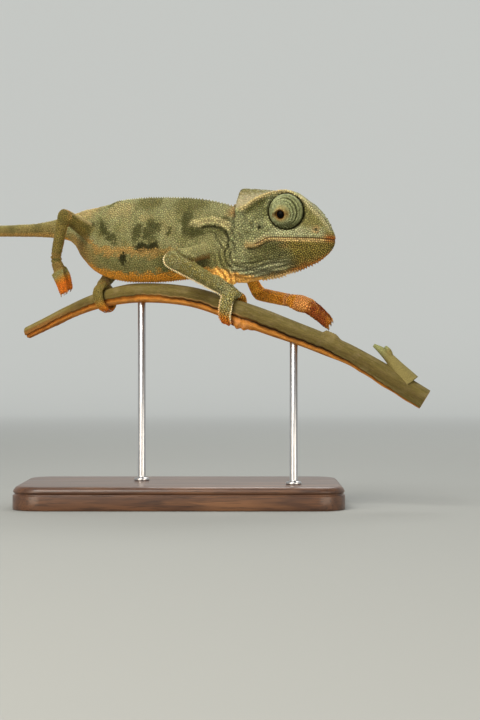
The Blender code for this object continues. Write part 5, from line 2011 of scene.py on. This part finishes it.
def twig_relief(distance, x, angle):
    """How far the surface stands off the plain circle."""
    past, strip = peeled(distance, x, angle)
    degrees = np.degrees(angle) % 360
    relief = 0.07 * fibres(distance, angle) * (1 - 0.3 * strip)
    relief = relief + 0.14 * bell(past, -4, 4.5) - 0.25 * strip
    relief = relief - (0.30 + 0.22 * within(19, 26, 48, 58, x)) * bell(past, 13, 8) * ease(0, 3, past)
    relief = relief + 0.22 * strip * bell(past, 34, 9) * (0.6 + 0.4 * np.sin(distance / 1.3))
    lump = within(16.7, 18, 19, 24.5, x) * bell(degrees, 168, 34)
    relief = relief + (1.45 + 0.3 * np.sin(3.1 * x)) * lump
    scar = within(41.2, 42.3, 44.6, 47.2, x) * bell(degrees - 360 * (degrees > 180), 0, 42)
    return relief + 0.95 * scar + 0.06 * scar * np.sin(9 * x)


def blend(colour, other, weight):
    """Part of the way from one grid of colours to another colour."""
    return colour + (other - colour) * weight[..., None]


def twig_colour(distance, x, angle):
    """Olive bark with grey and brown streaks, painted shade in the groove, orange wood, a pale torn edge
    between, and painted warm light under the left part.
    """
    past, strip = peeled(distance, x, angle)
    degrees = np.degrees(angle) % 360
    grain = fibres(distance, angle)
    across = np.stack([x, 3 * np.cos(angle), 3 * np.sin(angle)], -1).reshape(-1, 3)
    cloud = waves(across, 4, 51).reshape(x.shape)
    speck = waves(across, 0.7, 52).reshape(x.shape)
    colour = pigment(112, 100, 56)
    colour = blend(colour, pigment(92, 82, 40), 0.7 * ease(-0.5, 0.6, grain))
    colour = blend(colour, pigment(122, 110, 72), 0.5 * ease(0.1, 0.7, cloud))
    colour = blend(colour, pigment(126, 106, 84), 0.4 * ease(0.45, 0.75, speck))
    colour = blend(colour, pigment(82, 68, 32), 0.6 * within(55, 95, 100, 130, degrees))
    wood = pigment(190, 120, 44) + 0.2 * grain[..., None] * pigment(190, 120, 44)
    wood = blend(wood, pigment(150, 92, 34), 0.6 * ease(0, 0.6, cloud))
    wood = blend(wood, pigment(206, 150, 78), 0.5 * bell(past, 36, 10))
    colour = blend(colour, wood, strip)
    # painted shade in the groove under the bark's curled edge
    groove = bell(past, 12, 8 + 3 * within(19, 26, 46, 56, x)) * ease(-1, 3, past)
    groove = groove * (0.35 + 0.6 * ease(-8, 4, x))
    colour = blend(colour, pigment(54, 34, 10), 1.15 * groove)
    colour = blend(colour, pigment(184, 146, 90), 0.8 * bell(past, -2, 2.6) * within(-14, -4, 16, 22, x))
    lump = within(16.4, 17.4, 19, 25, x) * bell(degrees, 150, 30)
    torn = waves(across, 0.9, 53).reshape(x.shape)
    colour = blend(colour, pigment(204, 142, 92), 0.7 * lump * ease(-0.4, 0.5, torn))
    scar = bell(x, SCAR, 2.6) * bell(degrees - 360 * (degrees > 180), 0, 48)
    colour = blend(colour, pigment(142, 124, 74), 0.6 * scar)
    colour = colour * (1 + (0.22 - 0.4 * ease(-40, 10, x)) * (1 - strip))[..., None]
    # painted warm light from below on the underside of the twig's left part
    return blend(colour, pigment(150, 84, 32), 0.5 * fade(-50, -24, x) * within(60, 100, 230, 280, degrees))


print("leaf scar at", SCAR, "mm")

# %% [markdown]
# The twig is one grid: rings along its line, with each point pushed out or in by the relief. Its ends are
# sawn, so the rings go on over the cut, smaller and smaller, until a fan closes the middle.

# %% The twig's grid
def cut_off(grid, sign):
    """The rings of a sawn end: a rim that turns in, then smaller rings on the flat of the cut."""
    rim = grid[0] if sign < 0 else grid[-1]
    middle = rim.mean(0)
    heading = unit(middle - (grid[3] if sign < 0 else grid[-4]).mean(0))
    rings = [middle + (rim - middle) * size + heading * past
             for size, past in ((0.985, 0.08), (0.94, 0.13), (0.75, 0.14), (0.5, 0.12), (0.25, 0.14))]
    return np.array(rings[::-1] if sign < 0 else rings)


twig_at = np.linspace(0.15, run_of(PERCH)[-1] - 0.15, TWIG_ROWS)
twig_row = along(PERCH, twig_at)
heading = unit(np.gradient(twig_row[:, :3], axis=0))
toward = -unit(np.cross(UP, heading))
above = np.cross(toward, heading)
above *= np.sign(above[:, 2:])
angle = np.tile(turns(TWIG_SIDES), (TWIG_ROWS, 1))
distance = np.repeat(twig_at[:, None], TWIG_SIDES, 1)
twig_x = np.repeat(twig_row[:, 0, None], TWIG_SIDES, 1)
twig_radius = twig_row[:, 3, None] + twig_relief(distance, twig_x, angle)
bark_grid = twig_row[:, None, :3] + twig_radius[..., None] * spokes(angle, above, toward)
bark_colour = twig_colour(distance, twig_x, angle)
bark_fibre = np.stack([distance * 0.12, np.cos(angle) * twig_radius, np.sin(angle) * twig_radius], -1)

ends = (cut_off(bark_grid, -1), cut_off(bark_grid, 1))
grid = np.concatenate([ends[0], bark_grid, ends[1]])
pale_cut = np.ones((len(ends[0]), TWIG_SIDES, 3)) * pigment(196, 158, 108)
pale_cut *= np.array((0.8, 1.02, 0.9, 1, 0.62))[:, None, None]
colour = np.concatenate([pale_cut, bark_colour, pale_cut[::-1]])
fibre = np.concatenate([np.zeros_like(ends[0]), bark_fibre, np.zeros_like(ends[1])])

# %% [markdown]
# The side shoot is a bent cone. Its foot spreads into the twig, and its tip is split in two where a leaf
# broke off.

# %% Side shoot
SHOOT_ROWS, SHOOT_SIDES = 48, 40


def shoot_grid(path, radii, rows, columns):
    """Circles along a smooth path through a few points, with a radius that runs through a few values."""
    run = run_of(path)
    at = np.linspace(0, run[-1], rows)
    line, radius = smooth_between(run, path, at), smooth_between(run, radii, at)
    ahead = unit(np.gradient(line, axis=0))
    side = unit(np.cross(ahead, (0, 1, 0)))
    turn = turns(columns)
    wobble = 1 + 0.05 * fibres(at[:, None], turn[None])
    return line[:, None] + (radius * wobble)[..., None] * spokes(turn, side, np.cross(side, ahead))


STEM = ((68, -18.4, 37), (64.9, -18, 41), (62.4, -17.4, 44.4), (60.2, -17, 46.6),
        (57.6, -17, 48.4))
SPLIT_TIP = ((62.4, -17.6, 44.6), (61.9, -17.8, 46.6), (61, -18.1, 48))
grids, colours, vectors = [grid], [tube_points(colour)], [tube_points(fibre)]
for path, radii in ((STEM, (3.3, 2.35, 1.5, 1.15, 0.5)), (SPLIT_TIP, (1.1, 0.9, 0.4))):
    grids.append(shoot_grid(path, radii, SHOOT_ROWS, SHOOT_SIDES))
    high = ease(0.55, 1, np.repeat(np.linspace(0, 1, SHOOT_ROWS), SHOOT_SIDES))
    tone = blend_in(pigment(120, 110, 66), pigment(128, 132, 88), high)
    colours.append(tube_points(tone.reshape(SHOOT_ROWS, SHOOT_SIDES, 3)))
    vectors.append(tube_points(grids[-1]) * (0.5, 1, 0.5))
twig = make_piece("perch_bark", *join_tubes(grids))
paint(twig, np.clip(np.concatenate(colours), 0, 1))
measure(twig, "Fibre", np.concatenate(vectors))

bark = Finish("bark", Specular_IOR_Level=0.12)
strands = bark.noise(bark.attribute("Fibre", "Vector"), 6, 6, 0.65)
bark_stops = [(0.3, (0.62, 0.6, 0.56, 1)), (0.55, (1, 1, 1, 1)), (0.75, (1.3, 1.28, 1.22, 1))]
bark_finish = bark.surface(Base_Color=bark.marked(bark_stops, strands), Roughness=0.62 + 0.3 * strands,
                           Normal=bark.bump(strands, 0.00025, 0.8))
finish_piece(twig, bark_finish)
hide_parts("perch")
print("twig:", triangles_of(twig), "triangles")

# %% [markdown]
# ## The stand
#
# The base is a turned profile led round a rectangle with rounded corners: a small foot, a plain side, a
# groove and a rounded shoulder. Each rod is a steel pin with a small collar where it enters the wood.

# %% Stand
BASE_LENGTH, BASE_WIDTH, BASE_CORNER = 98, 58, 9
BASE_PROFILE = ((1.4, 0), (0.35, 0), (0.08, 0.1), (0, 0.4), (0, 4.2), (0.05, 4.3), (0.45, 4.4),
                (0.55, 4.6), (0.55, 4.9), (0.3, 5.05), (0.15, 5.3), (0.22, 5.7), (0.45, 6.15), (0.85, 6.6),
                (1.4, 6.88), (2.1, 7), (6, 7), (14, 7), (24, 7))
ROD_PLACES = {"stand_rod_rear": 0.335, "stand_rod_front": 0.70}
ROD_RADIUS = 1.2


def base_ring(inset, height, sides_each=14):
    """A rectangle with rounded corners: its corner arcs keep their middles until the inset takes them up."""
    radius = max(BASE_CORNER - inset, 0.4)
    reach = np.array((BASE_LENGTH, BASE_WIDTH)) / 2 - inset - radius
    arc = np.radians(np.linspace(0, 90, sides_each))
    ring = []
    for number, corner in enumerate(((1, 1), (-1, 1), (-1, -1), (1, -1))):
        bend = arc + number * math.pi / 2
        ring.append(corner * reach + radius * np.stack([np.cos(bend), np.sin(bend)], 1))
    ring = np.vstack(ring)
    return np.column_stack([ring, np.full(len(ring), height)])


def turned(x, y, outline, sides=48):
    """A profile of radius and height led round an upright axis."""
    turn = turns(sides)
    radius, height = np.array(outline).T
    return np.stack([x + radius[:, None] * np.cos(turn), y + radius[:, None] * np.sin(turn),
                     np.repeat(height[:, None], sides, 1)], -1)


walnut = Finish("walnut", Specular_IOR_Level=0.4, Coat_Weight=0.25, Coat_Roughness=0.2)
planks = walnut.position((0.11, 1, 1), (0.03, 0.05, 0.06))
rings = walnut.noise(planks, 130, 4, 0.6)
pores = walnut.noise(walnut.position((0.05, 1, 1)), 2600, 2)
early, late, vein, pale, pore = [opaque(pigment(*colour) / BRIGHTEN) for colour in (
    (52, 33, 22), (92, 60, 38), (70, 44, 28), (112, 76, 48), (30, 18, 12))]
wood_tone = walnut.ramp([(0.30, early), (0.48, late), (0.56, vein), (0.70, pale)], rings)
wood_tone = walnut.mix(walnut.between(pores, 0.52, 0.68) * 0.5, wood_tone, pore)
walnut_finish = walnut.surface(Base_Color=wood_tone, Roughness=0.3 + 0.2 * rings,
                               Normal=walnut.bump(pores, 0.00005, 0.4))

steel = Finish("brushed_steel", Metallic=1)
brushed = steel.noise(steel.position((1, 1, 0.04)), 9000, 2)
steel_finish = steel.surface(Base_Color=steel.mix(brushed, (0.42, 0.42, 0.43, 1), (0.62, 0.62, 0.63, 1)),
                             Roughness=0.22 + 0.16 * brushed, Normal=steel.bump(brushed, 0.00002, 0.5))

grid = np.stack([base_ring(*step) for step in BASE_PROFILE])
base = tube_piece("display_base", grid)
finish_piece(base, walnut_finish)
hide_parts("stand_base")
for name, fraction in ROD_PLACES.items():
    x, y, top = perch_frame(fraction)[0]
    outline = ((0.6, 3.2), (ROD_RADIUS, 3.3), (ROD_RADIUS, 6.9), (2.2, 6.95), (2.3, 7.05), (2.3, 7.7),
               (2.15, 7.9), (1.45, 8), (1.25, 8.15), (ROD_RADIUS, 8.4), (ROD_RADIUS, top - 1.4),
               (0.9, top - 1.2))
    rod = tube_piece(name.replace("stand_", "display_"), turned(x, y, outline))
    finish_piece(rod, steel_finish)
    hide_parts(name)
print("base:", triangles_of(base), "triangles")

# %% [markdown]
# ## Studio
#
# A grey floor that turns up into a round wall on every side. The paper glows by itself, more the further
# it is from the animal, so the wall looks lit from behind as in a light tent. A wide soft light hangs
# above and in front, with dimmer ones round it.

# %% Stage, lights and camera
BOWL_SIDES = 120
bend = np.radians(np.linspace(0, 90, 40))
outline = np.vstack([[(0.05, 0), (0.4, 0), (0.7, 0)],
                     np.stack([1 + 0.5 * np.sin(bend), 0.5 - 0.5 * np.cos(bend)], 1), [(1.5, 0.9)]])
bowl = turned(0, 0, outline, BOWL_SIDES).reshape(-1, 3)
wall = tube_faces(len(outline), BOWL_SIDES)[0][:, (0, 3, 2, 1)]
backdrop = make_piece("backdrop", bowl, wall, np.arange(BOWL_SIDES)[None], scale=1)
paper = Finish("paper", Roughness=0.9, Specular_IOR_Level=0.1, Base_Color=(0.30, 0.31, 0.30, 1),
               Emission_Strength=1)
far_out = paper.node("ShaderNodeVectorMath", {"operation": "LENGTH"}, {"Vector": paper.position()}, "Value")
glow = paper.mix(paper.between(far_out, 0.25, 1.3), (0, 0, 0, 1), (0.38, 0.39, 0.38, 1))
backdrop.data.materials.append(paper.surface(Emission_Color=glow))
backdrop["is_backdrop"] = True


def softbox(name, place, target, size, power, colour):
    """A square area light that points at a place."""
    lamp = bpy.data.lights.new(name, "AREA")
    lamp.size, lamp.energy, lamp.color = size, power, colour
    box = bpy.data.objects.new(name, lamp)
    box.location = place
    box.rotation_euler = (Vector(target) - Vector(place)).to_track_quat("-Z", "Y").to_euler()
    box.visible_camera = False
    bpy.context.scene.collection.objects.link(box)


softbox("key", (-0.22, -0.45, 0.62), (0, 0, 0.07), 0.38, 4.7, (1, 0.97, 0.90))
softbox("fill", (0.50, -0.55, 0.10), (0, 0, 0.07), 0.5, 2.6, (1, 0.88, 0.74))
softbox("low", (-0.35, -0.50, 0.18), (0, 0, 0.08), 0.34, 1.8, (1, 0.84, 0.66))
softbox("back", (0.12, 0.40, 0.62), (0, 0, 0.08), 0.4, 3, (1, 0.98, 0.95))
world = bpy.data.worlds.new("even_sky")
world.use_nodes = True
world.node_tree.nodes["Background"].inputs["Color"].default_value = (0.92, 0.94, 0.95, 1)
world.node_tree.nodes["Background"].inputs["Strength"].default_value = 0.36
bpy.context.scene.world = world
bpy.context.scene.view_settings.view_transform = "Standard"

lens = bpy.data.cameras.new("camera")
lens.lens, lens.sensor_width = 101.1, 36
camera = bpy.data.objects.new("camera", lens)
camera.location, camera.rotation_euler = (0.018, -0.616, 0.044), (math.pi / 2, 0, 0)
bpy.context.scene.collection.objects.link(camera)
bpy.context.scene.camera = camera

# %% [markdown]
# ## The size, and the end
#
# The box of the finished model is measured and kept beside the box of the solids it stands on.
# The finished model has to fill the same box as the solids it stands on.

# %% Size and finish
visual_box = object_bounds()
sizes = {"cad": [list(map(float, corner)) for corner in cad_box],
         "visual": [list(map(float, corner)) for corner in visual_box]}
print("box:", [[round(float(value) * 1000, 2) for value in corner] for corner in visual_box])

——

- [Exercise aim] Gather and copy every line of the data in which the string "name" is found.

- [Task output]
for name, fraction in ROD_PLACES.items():
    rod = tube_piece(name.replace("stand_", "display_"), turned(x, y, outline))
    hide_parts(name)
def softbox(name, place, target, size, power, colour):
    lamp = bpy.data.lights.new(name, "AREA")
    box = bpy.data.objects.new(name, lamp)